El diccionario de la RAE dice de un lugar
anecoico que es capaz de no reflejar el sonido. Tal vez venga del griego anecoo, que es lo mismo que no oír. Y
tal vez yo esté en confusión porque no sé si es lo mismo no oír que no reflejar
un sonido. La sociedad norteamericana Minnesota
Orfield Laboratories se ha puesto a construir una cámara anecoica y ha
conseguido que lo sea (que no se oye en ella nada) al 99,99%, dicen los medios
de comunicación.
Por si alguien necesitase en su casa algo
parecido y no hubiese tenido acceso a la fuente, le damos las pistas para
lograrlo: paredes de 3,3 metros de espesor en fibra de vidrio y acero y 30
centímetros de hormigón; suelo blando al paso. Se calcula que en un dormitorio
doméstico hay 30 decibelios, mientras que en la anecoica de Minnesota el ruido
de fondo es de -9,4 dB (la respiración tranquila de una persona sana es de 10
dB, dicen las tablas).
Pero, claro. En un silencio tan extremoso suceden cosas como que asusta
el ruido del latido del corazón, la respiración y los gorgoritos del sistema digestivo. ¿Con que resultado? Nadie ha
aguantado dentro más de 45 minutos.
En realidad no se
usa para cámara de tormentos, sino para comprobar el efecto de los sonidos
sobre ciertos productos comerciales sensibles.
Pero
conocer ese “antro” nos puede hacer pensar en las situaciones que a veces
creamos en la vida (y hasta con las personas a las que más debiéramos querer) y
que nos hacen aislarnos sin querer saber nada de nada. “Liarse la manta a la
cabeza” era la forma elemental antes de que llegase el producto del Minnesota Orfield Laboratories.
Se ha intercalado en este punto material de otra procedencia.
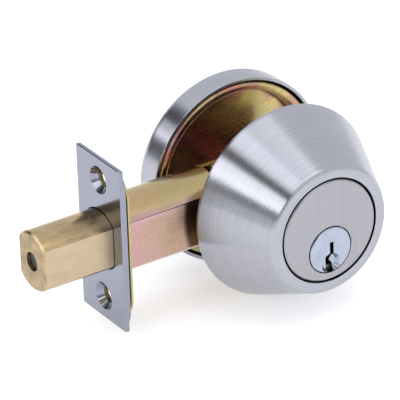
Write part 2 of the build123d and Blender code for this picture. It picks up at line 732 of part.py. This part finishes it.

Y sigue
siendo el recurso inmediato para levantar un muro de ignorancia del prójimo más
próximo.
¿De
qué está hecho? El espesor lo da, evidentemente, el egoísmo. Mi “yo” se escucha
a sí mismo con tal seguridad que no necesitamos ninguna otra voz para
orientarnos en la vida. Esa fuerza animal que tan fuertemente nos maneja
muestra sus formas de grosería, falta de respeto, ausencia de amor,
engreimiento, desprecio… hasta regurgitar ganas de destrucción del que está
invadiendo el sagrado recinto de nuestro “yo”.
A
los padres y a los educadores les falta con frecuencia en su prontuario de
educación familiar el capítulo que habla del otro (¡los otros1) como la realidad afortunadamente tangible y
audible con la que se puede practicar el delicioso ejercicio de la comunicación.